-- DATA PROVIDED --
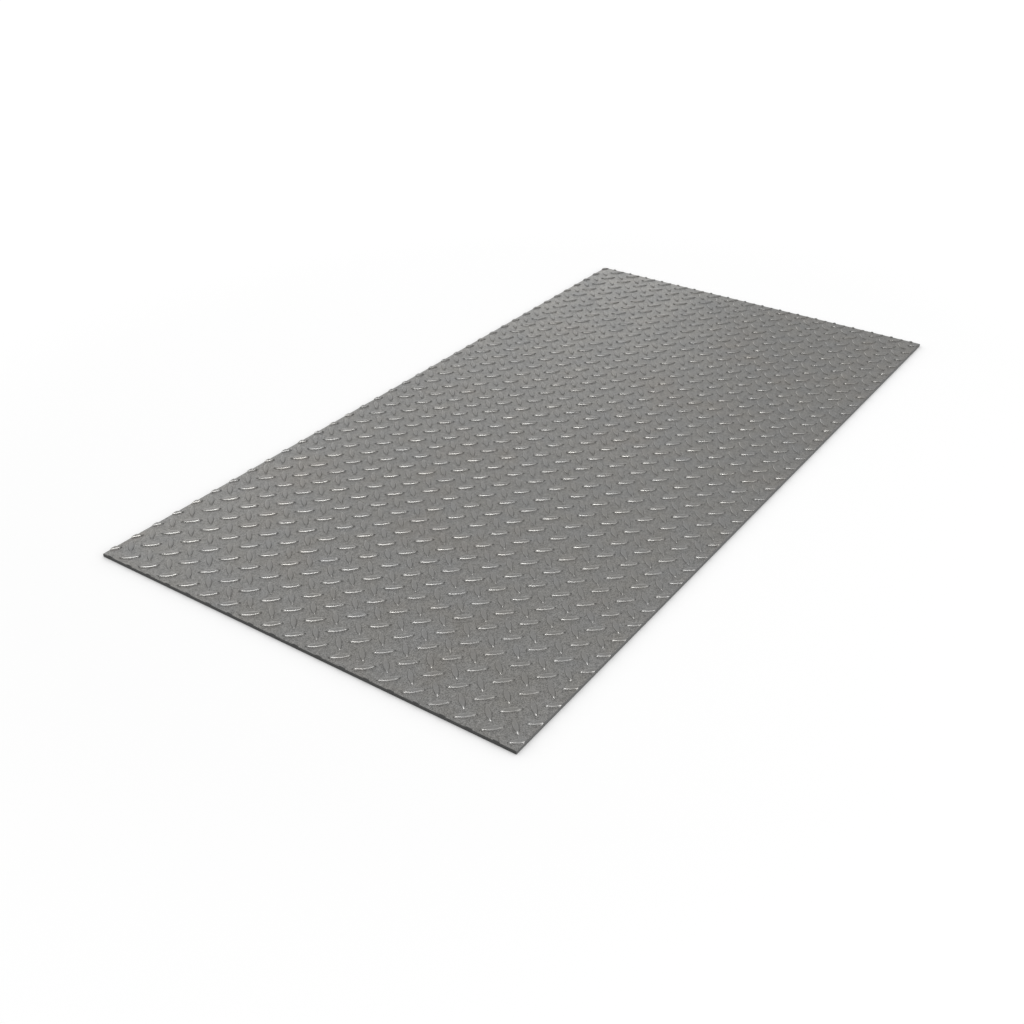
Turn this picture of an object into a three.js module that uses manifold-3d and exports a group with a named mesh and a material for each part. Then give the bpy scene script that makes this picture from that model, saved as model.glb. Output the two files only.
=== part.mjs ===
* * *
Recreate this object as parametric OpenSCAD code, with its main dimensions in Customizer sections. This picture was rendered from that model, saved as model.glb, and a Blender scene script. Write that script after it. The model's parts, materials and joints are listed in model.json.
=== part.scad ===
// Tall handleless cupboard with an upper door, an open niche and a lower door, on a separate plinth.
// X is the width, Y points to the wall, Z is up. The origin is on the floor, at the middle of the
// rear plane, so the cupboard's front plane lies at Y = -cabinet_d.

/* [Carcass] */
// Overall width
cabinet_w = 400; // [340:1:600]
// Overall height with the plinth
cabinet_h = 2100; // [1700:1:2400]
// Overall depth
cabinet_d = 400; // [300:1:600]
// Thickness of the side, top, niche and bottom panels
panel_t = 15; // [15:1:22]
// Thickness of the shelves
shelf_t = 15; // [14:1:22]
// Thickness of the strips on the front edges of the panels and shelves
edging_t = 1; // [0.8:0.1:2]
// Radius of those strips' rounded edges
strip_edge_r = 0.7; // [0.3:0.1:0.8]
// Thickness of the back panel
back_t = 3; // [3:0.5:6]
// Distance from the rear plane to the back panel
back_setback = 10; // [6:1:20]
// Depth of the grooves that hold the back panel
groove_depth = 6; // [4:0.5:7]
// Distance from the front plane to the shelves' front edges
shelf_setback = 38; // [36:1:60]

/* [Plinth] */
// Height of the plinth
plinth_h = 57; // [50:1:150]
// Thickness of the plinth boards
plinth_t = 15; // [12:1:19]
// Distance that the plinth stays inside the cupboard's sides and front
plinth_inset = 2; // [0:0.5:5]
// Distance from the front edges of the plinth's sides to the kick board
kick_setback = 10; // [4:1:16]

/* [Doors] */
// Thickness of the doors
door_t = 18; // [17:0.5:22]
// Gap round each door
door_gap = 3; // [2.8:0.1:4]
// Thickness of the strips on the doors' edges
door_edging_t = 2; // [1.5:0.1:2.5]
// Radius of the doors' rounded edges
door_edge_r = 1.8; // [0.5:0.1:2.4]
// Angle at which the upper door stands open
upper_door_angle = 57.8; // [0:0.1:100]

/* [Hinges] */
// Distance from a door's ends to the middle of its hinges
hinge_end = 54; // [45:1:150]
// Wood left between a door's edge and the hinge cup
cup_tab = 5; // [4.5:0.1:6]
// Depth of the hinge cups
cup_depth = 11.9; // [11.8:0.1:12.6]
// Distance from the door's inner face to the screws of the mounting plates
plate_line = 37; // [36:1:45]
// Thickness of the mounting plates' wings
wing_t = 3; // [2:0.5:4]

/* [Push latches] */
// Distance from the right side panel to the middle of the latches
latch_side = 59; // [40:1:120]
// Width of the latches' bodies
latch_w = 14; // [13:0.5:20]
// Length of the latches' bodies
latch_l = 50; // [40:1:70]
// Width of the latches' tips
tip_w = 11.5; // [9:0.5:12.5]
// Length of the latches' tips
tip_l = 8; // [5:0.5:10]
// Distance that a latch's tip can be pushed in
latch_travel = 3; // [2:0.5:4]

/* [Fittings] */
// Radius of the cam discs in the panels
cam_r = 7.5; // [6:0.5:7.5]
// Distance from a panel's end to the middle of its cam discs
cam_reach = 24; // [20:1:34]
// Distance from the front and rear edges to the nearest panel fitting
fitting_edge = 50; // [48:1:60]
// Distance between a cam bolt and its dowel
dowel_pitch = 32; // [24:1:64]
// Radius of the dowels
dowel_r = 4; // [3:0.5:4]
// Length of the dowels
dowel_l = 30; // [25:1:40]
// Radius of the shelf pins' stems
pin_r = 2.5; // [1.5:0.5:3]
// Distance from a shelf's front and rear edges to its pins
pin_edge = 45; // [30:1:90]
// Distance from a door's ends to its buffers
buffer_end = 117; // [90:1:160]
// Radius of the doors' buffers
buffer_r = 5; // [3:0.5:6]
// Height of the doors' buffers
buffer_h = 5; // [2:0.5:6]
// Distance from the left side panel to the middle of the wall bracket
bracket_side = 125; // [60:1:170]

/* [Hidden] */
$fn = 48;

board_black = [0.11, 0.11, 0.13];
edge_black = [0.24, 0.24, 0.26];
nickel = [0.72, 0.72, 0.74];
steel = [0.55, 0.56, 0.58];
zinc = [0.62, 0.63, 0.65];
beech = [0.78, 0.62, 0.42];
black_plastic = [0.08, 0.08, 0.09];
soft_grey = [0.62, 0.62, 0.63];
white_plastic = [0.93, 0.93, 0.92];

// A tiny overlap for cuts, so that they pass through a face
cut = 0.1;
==
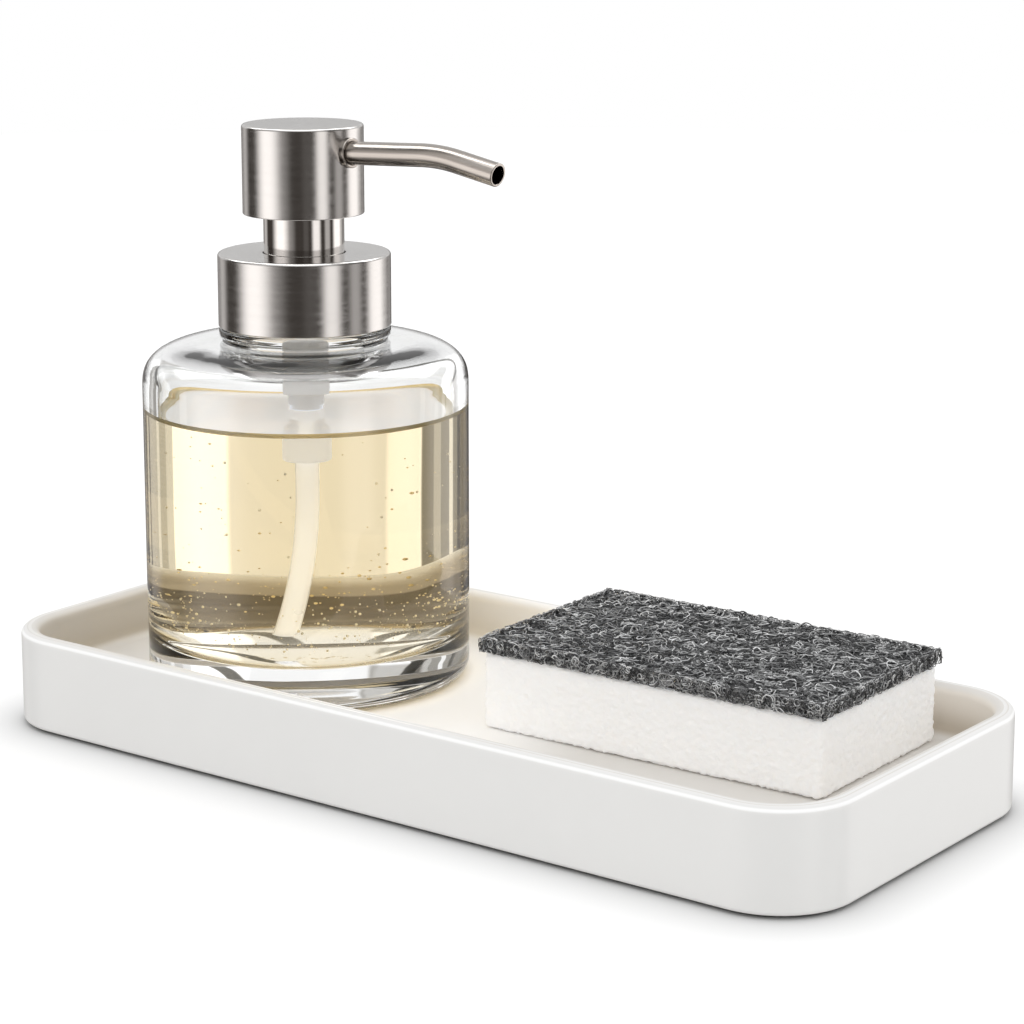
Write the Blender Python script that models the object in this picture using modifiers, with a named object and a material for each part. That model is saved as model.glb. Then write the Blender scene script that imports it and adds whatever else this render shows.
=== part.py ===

-- EXERCISE GOAL --
Report how many lines include the word "scene". Give nothing but the number.

-- RESULT BELOW --
3